Gramsci kam 1912 aus Sardinien als Stipendiat des Königs nach Turin. Er
gehörte einer ganz armen Gesellschaftsschicht an, die sich eigentlich ein
Studium für den Sohn nicht erlauben konnte. Aber es gab im damaligen System
für hochbegabte Kinder der Armen manchmal Stipendien und so ein Stipendium
hatte er bekommen. Er kam aus der unterentwickelsten, ganz und gar bäuerlich
geprägten Region Italiens in das modernste Industriezentrum des damaligen
Italiens. Turin war schon damals der Sitz der Fiat und man stellte auch schon
Autos her. Es war auch das Industriegebiet mit der praktisch und theoretisch höchst
entwickelsten Arbeiterbewegung in Italien.

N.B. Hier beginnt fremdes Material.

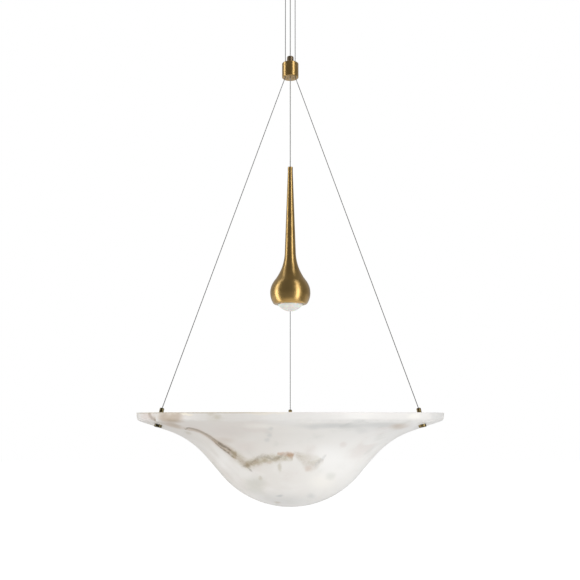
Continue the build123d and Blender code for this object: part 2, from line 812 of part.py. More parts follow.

Er wurde auch relativ früh,
wahrscheinlich schon 1913, Mitglied der sozialistischen Partei, die sich aber in
einer Phase des Legalismus befand, die ihr, ähnlich wie der heutigen
Sozialdemokratie, letztlich gar keine Intervention auf die Wirklichkeit mehr
erlaubte. Gesellschaftsveränderung war zur Phraseologie verkommen.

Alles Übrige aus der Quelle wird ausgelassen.